┌─ DATA TO PROCESS

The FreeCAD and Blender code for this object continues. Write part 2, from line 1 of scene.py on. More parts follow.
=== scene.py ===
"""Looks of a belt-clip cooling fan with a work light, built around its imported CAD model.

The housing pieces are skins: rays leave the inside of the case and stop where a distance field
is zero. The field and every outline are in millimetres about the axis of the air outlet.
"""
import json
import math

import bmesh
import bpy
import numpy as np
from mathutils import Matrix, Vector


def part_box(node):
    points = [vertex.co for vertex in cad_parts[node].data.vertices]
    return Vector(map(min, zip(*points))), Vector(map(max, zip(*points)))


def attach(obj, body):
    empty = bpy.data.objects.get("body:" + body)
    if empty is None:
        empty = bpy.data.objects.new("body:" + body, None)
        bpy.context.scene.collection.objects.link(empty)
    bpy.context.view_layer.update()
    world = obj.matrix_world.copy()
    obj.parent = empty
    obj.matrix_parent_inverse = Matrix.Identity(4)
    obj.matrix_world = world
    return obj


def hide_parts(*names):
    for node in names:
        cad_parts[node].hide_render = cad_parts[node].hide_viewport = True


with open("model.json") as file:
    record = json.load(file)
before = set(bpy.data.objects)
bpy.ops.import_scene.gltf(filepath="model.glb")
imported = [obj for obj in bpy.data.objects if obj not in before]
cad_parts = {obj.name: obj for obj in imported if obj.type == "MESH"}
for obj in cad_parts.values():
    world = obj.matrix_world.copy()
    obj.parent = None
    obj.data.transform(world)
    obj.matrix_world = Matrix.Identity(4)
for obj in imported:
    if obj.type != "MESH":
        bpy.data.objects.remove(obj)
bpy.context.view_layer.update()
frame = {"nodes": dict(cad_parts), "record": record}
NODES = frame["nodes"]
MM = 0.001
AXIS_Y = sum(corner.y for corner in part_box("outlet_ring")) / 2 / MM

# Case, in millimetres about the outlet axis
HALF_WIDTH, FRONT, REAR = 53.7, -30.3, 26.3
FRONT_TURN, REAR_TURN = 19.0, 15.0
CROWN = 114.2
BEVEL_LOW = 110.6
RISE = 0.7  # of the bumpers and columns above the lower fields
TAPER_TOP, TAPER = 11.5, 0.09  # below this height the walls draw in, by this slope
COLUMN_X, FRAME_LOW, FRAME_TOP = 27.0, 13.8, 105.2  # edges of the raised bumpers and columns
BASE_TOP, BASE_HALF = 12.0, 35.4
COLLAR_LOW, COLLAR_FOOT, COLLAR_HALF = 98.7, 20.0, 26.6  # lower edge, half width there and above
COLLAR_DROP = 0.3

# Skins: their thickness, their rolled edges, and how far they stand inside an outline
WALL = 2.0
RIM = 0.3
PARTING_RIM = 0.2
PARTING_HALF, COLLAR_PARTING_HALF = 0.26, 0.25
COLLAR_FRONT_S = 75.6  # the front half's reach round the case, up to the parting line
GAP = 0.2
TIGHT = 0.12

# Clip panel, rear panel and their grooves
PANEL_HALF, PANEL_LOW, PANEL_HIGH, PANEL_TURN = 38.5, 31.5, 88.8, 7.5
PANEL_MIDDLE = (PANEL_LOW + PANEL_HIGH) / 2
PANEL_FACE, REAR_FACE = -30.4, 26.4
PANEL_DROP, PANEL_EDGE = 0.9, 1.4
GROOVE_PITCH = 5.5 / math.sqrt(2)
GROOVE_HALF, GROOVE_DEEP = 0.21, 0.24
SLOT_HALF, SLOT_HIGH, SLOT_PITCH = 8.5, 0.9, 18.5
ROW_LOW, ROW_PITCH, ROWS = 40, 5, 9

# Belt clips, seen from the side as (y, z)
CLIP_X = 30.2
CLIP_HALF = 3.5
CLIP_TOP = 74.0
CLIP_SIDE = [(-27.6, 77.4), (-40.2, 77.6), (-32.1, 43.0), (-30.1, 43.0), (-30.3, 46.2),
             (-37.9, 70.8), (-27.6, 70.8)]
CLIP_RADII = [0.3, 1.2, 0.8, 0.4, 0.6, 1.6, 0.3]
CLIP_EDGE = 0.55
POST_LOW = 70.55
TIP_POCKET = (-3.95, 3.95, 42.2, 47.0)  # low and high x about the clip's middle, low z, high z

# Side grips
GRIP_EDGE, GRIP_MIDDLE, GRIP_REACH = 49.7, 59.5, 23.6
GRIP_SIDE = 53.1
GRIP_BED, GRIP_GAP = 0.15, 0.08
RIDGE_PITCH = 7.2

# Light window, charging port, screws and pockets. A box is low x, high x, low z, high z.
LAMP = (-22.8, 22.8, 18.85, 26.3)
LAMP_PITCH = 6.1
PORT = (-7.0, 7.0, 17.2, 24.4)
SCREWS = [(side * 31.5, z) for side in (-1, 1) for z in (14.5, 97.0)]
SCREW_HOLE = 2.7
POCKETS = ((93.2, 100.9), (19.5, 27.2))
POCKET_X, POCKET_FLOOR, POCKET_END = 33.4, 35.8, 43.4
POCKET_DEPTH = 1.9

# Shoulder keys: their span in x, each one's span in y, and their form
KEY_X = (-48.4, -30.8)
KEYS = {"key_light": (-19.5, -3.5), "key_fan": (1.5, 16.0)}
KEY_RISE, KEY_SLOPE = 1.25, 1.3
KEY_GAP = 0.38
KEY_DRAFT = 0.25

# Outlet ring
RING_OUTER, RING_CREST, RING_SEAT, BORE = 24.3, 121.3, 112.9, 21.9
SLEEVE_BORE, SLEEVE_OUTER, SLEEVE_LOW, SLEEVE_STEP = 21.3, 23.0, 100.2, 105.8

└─
┌─ DATA TO PROCESS

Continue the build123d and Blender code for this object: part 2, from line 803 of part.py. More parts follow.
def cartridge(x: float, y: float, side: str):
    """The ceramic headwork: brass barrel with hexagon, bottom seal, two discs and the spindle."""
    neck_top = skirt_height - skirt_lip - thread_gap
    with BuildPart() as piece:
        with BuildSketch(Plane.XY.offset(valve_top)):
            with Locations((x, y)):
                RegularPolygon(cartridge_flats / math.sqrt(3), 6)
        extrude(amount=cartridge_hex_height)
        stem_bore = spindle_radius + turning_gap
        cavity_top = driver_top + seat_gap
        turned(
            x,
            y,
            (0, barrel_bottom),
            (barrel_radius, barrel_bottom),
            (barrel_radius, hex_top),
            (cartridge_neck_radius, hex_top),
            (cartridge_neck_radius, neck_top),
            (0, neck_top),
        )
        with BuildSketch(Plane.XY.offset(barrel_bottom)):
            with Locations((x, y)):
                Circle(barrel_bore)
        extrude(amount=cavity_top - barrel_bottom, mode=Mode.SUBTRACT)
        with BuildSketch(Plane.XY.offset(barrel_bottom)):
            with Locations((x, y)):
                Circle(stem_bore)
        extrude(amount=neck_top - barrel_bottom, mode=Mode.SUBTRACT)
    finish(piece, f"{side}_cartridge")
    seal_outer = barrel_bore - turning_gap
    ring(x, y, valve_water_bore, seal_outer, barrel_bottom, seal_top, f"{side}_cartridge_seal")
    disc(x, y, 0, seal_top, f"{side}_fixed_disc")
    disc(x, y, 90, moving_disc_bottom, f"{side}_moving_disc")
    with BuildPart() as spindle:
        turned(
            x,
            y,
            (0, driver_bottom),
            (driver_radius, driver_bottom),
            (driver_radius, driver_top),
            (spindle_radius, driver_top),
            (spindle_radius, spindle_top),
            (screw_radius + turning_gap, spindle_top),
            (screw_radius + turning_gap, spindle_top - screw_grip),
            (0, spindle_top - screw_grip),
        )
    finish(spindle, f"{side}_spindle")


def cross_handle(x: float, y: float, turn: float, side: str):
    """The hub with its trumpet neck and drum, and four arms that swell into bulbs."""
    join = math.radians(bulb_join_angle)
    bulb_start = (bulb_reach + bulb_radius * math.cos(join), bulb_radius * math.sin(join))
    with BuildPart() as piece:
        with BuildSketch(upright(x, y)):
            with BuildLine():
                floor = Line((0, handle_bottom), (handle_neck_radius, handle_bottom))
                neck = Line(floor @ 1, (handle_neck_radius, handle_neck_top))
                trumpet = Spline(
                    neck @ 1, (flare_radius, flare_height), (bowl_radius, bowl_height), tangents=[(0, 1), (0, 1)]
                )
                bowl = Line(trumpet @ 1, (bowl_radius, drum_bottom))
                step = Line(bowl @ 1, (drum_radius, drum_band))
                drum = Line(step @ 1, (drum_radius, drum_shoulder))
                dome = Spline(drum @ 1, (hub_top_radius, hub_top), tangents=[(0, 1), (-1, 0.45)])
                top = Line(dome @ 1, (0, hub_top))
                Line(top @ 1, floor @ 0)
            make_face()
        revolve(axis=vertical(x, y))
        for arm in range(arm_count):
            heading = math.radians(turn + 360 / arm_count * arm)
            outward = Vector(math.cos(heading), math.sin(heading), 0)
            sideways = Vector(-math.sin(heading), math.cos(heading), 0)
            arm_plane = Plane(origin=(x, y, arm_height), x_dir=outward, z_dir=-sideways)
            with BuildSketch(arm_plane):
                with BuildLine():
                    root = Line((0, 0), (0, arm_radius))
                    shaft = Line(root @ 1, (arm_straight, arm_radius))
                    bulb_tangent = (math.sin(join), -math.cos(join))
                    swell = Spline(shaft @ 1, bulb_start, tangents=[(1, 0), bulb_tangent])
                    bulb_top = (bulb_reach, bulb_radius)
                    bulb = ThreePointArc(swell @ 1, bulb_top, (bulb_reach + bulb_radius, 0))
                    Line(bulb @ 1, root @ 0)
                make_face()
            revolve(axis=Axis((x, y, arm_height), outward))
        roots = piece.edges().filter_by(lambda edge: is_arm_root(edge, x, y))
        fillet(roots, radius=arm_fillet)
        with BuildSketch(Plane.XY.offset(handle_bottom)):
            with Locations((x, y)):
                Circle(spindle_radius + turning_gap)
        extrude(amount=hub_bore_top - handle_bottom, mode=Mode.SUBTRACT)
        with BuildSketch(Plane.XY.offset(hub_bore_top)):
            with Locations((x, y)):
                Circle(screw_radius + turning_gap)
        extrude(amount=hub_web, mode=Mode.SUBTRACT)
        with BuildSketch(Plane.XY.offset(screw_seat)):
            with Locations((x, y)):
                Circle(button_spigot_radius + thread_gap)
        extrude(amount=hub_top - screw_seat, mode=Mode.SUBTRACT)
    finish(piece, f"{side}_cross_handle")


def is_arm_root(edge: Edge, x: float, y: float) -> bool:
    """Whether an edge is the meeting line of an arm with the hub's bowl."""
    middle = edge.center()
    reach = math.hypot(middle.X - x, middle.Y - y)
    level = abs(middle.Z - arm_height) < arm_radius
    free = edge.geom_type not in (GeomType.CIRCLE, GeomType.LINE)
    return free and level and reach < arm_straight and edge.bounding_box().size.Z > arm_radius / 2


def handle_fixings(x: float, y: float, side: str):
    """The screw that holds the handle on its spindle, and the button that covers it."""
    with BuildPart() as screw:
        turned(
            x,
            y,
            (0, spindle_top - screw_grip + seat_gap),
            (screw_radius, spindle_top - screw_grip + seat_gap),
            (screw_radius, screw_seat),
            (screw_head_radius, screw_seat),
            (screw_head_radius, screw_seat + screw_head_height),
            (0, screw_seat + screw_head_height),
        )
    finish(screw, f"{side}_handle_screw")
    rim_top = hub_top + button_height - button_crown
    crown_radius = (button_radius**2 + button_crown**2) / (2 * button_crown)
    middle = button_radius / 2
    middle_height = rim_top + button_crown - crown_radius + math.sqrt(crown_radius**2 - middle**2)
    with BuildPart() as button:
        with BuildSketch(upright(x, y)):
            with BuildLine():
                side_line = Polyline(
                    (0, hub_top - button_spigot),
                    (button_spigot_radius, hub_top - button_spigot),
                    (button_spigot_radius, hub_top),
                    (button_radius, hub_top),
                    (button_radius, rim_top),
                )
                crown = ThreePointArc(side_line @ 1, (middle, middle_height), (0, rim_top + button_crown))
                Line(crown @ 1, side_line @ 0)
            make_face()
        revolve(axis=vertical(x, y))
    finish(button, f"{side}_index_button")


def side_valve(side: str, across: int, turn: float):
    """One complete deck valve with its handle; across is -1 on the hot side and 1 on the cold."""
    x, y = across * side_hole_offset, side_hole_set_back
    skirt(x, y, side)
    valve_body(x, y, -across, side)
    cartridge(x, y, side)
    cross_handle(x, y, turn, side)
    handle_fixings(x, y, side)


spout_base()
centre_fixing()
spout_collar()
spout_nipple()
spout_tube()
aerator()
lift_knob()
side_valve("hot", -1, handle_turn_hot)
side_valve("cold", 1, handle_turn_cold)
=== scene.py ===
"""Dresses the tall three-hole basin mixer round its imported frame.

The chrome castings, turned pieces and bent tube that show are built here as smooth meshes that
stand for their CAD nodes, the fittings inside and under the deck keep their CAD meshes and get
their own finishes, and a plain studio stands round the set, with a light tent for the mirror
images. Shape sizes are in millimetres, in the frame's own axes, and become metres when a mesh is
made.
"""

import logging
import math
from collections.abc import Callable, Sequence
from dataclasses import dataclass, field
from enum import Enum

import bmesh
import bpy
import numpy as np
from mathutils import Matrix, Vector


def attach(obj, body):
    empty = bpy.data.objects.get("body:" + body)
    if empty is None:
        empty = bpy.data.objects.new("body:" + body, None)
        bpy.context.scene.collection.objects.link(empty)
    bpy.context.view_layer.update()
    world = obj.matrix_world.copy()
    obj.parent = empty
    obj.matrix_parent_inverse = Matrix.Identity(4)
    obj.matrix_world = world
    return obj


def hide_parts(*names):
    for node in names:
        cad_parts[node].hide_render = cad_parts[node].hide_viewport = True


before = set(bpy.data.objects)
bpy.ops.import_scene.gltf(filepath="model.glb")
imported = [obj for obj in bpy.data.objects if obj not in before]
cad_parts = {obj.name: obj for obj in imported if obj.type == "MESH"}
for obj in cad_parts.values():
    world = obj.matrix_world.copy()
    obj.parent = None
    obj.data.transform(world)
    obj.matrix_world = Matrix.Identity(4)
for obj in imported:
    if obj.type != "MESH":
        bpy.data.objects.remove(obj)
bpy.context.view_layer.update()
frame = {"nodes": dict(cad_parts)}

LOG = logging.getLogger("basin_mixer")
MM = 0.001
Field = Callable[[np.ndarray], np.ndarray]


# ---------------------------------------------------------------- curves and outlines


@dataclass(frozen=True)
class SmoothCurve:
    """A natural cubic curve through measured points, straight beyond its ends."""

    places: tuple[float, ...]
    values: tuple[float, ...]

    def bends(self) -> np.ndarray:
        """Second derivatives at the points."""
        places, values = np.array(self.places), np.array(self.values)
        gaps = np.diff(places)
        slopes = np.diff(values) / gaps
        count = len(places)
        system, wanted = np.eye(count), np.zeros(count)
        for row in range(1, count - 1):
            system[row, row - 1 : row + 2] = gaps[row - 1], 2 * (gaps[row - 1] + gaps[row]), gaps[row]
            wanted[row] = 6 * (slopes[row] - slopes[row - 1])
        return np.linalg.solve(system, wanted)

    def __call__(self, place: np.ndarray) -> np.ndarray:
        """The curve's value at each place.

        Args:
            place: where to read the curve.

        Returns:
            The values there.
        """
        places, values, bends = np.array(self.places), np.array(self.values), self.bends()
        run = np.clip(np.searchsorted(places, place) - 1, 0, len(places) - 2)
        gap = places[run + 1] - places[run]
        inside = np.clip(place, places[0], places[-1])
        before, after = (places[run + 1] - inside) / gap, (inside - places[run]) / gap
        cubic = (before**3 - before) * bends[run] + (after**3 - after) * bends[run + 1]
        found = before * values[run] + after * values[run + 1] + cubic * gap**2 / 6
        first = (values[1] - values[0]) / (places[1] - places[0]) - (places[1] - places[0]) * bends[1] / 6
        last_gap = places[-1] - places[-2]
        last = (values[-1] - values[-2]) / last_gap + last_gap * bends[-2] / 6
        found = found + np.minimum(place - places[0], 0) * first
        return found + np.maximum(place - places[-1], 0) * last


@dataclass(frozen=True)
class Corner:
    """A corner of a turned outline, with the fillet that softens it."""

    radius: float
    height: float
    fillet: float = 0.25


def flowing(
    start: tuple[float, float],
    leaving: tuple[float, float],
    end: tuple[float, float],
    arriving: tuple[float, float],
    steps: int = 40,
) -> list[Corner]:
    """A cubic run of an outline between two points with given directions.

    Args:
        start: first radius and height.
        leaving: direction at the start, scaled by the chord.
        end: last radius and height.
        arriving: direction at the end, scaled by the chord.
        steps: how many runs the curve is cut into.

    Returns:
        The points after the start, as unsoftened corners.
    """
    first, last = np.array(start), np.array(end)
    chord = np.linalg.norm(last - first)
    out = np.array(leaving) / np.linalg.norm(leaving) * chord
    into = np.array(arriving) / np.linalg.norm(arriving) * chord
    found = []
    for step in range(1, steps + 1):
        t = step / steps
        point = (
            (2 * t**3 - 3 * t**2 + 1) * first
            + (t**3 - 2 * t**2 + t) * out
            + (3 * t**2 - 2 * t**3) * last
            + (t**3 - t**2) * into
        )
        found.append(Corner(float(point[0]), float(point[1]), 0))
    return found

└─
┌─ DATA TO PROCESS

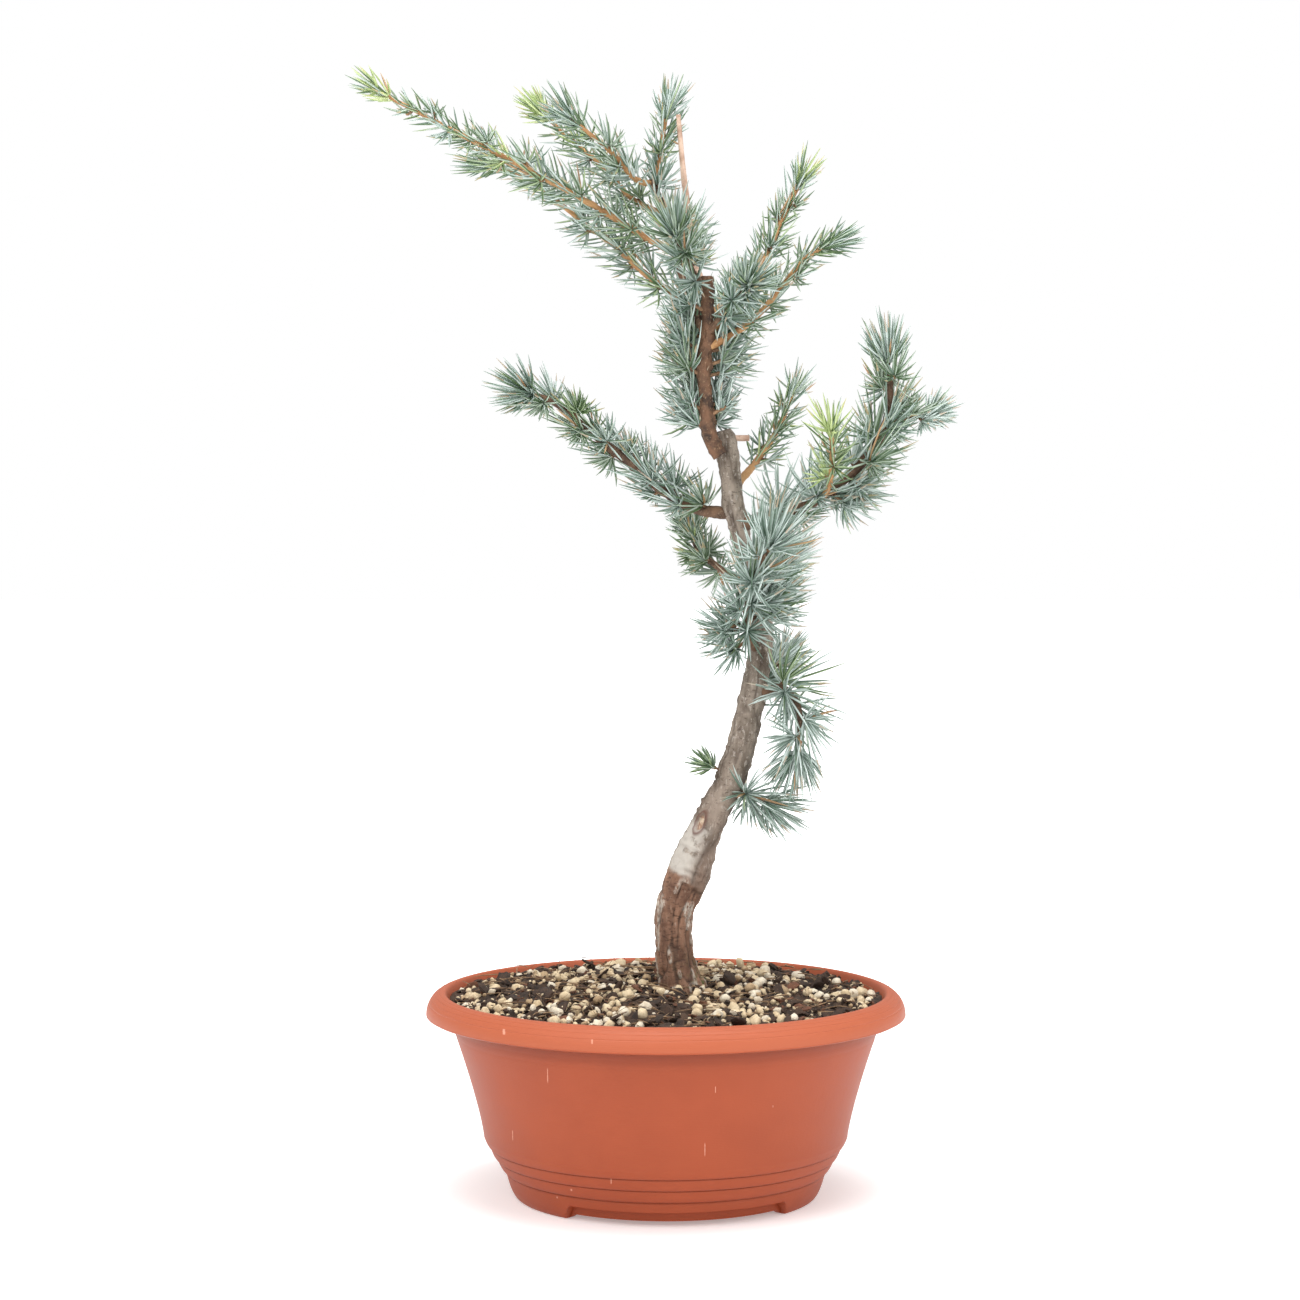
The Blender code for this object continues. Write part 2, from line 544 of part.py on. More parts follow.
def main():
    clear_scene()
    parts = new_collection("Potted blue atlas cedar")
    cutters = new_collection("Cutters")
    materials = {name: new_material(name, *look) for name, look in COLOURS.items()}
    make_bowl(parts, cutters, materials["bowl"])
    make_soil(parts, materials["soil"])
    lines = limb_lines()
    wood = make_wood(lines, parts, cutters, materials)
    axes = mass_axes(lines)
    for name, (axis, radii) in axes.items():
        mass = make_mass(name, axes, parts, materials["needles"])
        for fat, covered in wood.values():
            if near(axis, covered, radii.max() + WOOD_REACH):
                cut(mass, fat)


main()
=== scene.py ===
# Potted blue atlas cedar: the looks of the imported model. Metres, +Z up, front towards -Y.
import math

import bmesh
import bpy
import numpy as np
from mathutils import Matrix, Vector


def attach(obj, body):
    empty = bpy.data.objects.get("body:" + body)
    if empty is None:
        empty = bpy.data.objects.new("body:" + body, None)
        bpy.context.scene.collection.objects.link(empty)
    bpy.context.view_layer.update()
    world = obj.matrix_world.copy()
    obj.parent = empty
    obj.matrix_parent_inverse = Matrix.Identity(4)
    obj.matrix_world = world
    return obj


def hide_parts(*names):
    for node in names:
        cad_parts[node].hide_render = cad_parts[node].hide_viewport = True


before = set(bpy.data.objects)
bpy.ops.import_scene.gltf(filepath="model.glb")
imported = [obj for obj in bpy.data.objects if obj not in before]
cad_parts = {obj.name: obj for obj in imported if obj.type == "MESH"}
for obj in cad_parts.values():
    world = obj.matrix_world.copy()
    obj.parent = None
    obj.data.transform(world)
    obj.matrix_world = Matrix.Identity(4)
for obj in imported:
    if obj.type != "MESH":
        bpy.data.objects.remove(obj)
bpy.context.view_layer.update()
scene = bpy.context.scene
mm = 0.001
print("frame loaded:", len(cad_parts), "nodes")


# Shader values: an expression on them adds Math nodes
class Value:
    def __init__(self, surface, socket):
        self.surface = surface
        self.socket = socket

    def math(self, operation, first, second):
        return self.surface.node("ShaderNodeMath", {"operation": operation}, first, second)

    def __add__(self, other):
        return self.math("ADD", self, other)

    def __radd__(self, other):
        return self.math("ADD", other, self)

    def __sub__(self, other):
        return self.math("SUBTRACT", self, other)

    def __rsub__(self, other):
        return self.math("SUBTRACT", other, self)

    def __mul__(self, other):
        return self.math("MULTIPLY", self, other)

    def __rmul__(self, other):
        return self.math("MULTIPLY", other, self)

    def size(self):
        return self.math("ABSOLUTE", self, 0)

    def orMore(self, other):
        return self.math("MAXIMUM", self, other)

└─

### WORK TO COMPLETE:
Return the exact lines from the line with "spout_base()" to the line with "from enum import Enum", inclusive of both, with nothing added.

### RESPONSE TO THE TASK:
spout_base()
centre_fixing()
spout_collar()
spout_nipple()
spout_tube()
aerator()
lift_knob()
side_valve("hot", -1, handle_turn_hot)
side_valve("cold", 1, handle_turn_cold)
=== scene.py ===
"""Dresses the tall three-hole basin mixer round its imported frame.

The chrome castings, turned pieces and bent tube that show are built here as smooth meshes that
stand for their CAD nodes, the fittings inside and under the deck keep their CAD meshes and get
their own finishes, and a plain studio stands round the set, with a light tent for the mirror
images. Shape sizes are in millimetres, in the frame's own axes, and become metres when a mesh is
made.
"""

import logging
import math
from collections.abc import Callable, Sequence
from dataclasses import dataclass, field
from enum import Enum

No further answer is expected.